The Department for Education has drawn criticism for not knowing whether more than a third of its apprentices were new or existing civil servants.
As of May 10, the department had 186 employed apprentices.
Through a freedom of information response, the DfE revealed that 76 of these were existing civil servants and 36 were new entrants to the government.
However, for 74 of them the department admitted it did not know whether they were new civil service employees or not.
It said this was because the department gathers data on apprentices via a voluntary questionnaire and not all questionnaires are returned.
Lord Watson of Invergowrie (pictured), who has a keen interest in apprenticeships and often brings the topic to debate in parliament, expressed his shock.
He called the situation “ridiculous” and said it did not “inspire confidence” for employers dealing with the complexities of the apprenticeship levy.

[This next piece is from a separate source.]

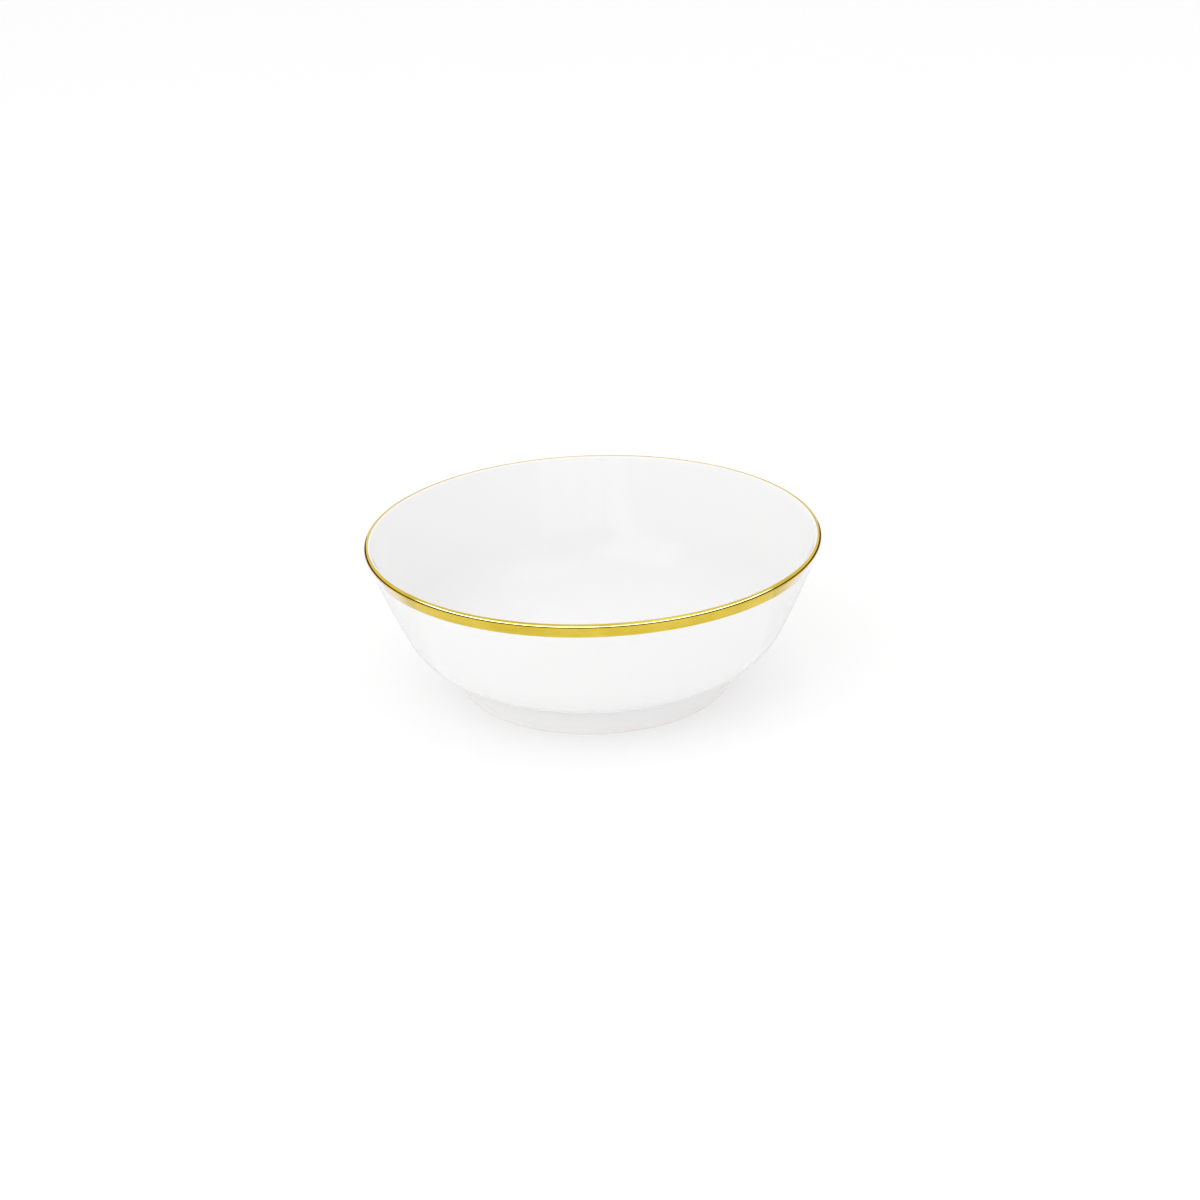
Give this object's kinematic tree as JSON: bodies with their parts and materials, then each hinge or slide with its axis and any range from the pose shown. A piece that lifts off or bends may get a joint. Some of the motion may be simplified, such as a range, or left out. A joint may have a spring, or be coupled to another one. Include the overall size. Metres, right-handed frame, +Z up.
{
  "type": "serving bowl",
  "caption": "Round footed porcelain serving bowl: rounded belly, nearly straight flared wall, turned foot ring, and a gilded lip with a narrow gilded band below it.",
  "frame": {"origin": "middle of the circle that the foot ring stands on, at table height", "axes": "+Z up along the axis that the bowl was turned about; X and Y are any two level directions"},
  "size_m": [0.23, 0.23, 0.079],
  "materials": {
    "porcelain_bisque": "fine matte unglazed white porcelain",
    "porcelain_slip": "matte white slip, sponged smooth",
    "clear_glaze": "glossy clear glaze over white porcelain",
    "gilding": "bright brushed-on gold, fired and burnished"
  },
  "bodies": {
    "root": {"bowl_body": "porcelain_bisque", "foot_ring": "porcelain_bisque", "foot_slip_joint": "porcelain_slip", "glaze_coat": "clear_glaze", "glaze_recess_coat": "clear_glaze", "gold_lip_line": "gilding", "gold_band": "gilding"}
  },
  "joints": []
}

“I find it incredible that any employer would not know how many apprentices are new appointments or existing members of staff,” Lord Watson, Labour’s education spokesperson in the House of Lords, told FE Week.

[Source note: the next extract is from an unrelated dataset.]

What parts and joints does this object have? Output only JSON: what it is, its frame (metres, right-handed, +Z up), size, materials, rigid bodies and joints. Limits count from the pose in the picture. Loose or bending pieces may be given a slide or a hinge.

“That is particularly so when the employer in question is the department overseeing the whole expansion of apprenticeships and the apprenticeships levy.”
He promised to table a parliamentary question to “probe this matter further”.
“To have this left hand right hand situation does not exactly inspire confidence in other employers, many of whom are struggling with the levy system, as they find it bureaucratic and impenetrable,” added Lord Watson
“What this doesn’t do is give the DfE any firm footing on which to question other employers that they are not satisfied with how they are proceeding with the levy.
“It is a question of getting their own house in order first. They don’t just need to do that, but need to be seen to have done that, to inspire confidence.”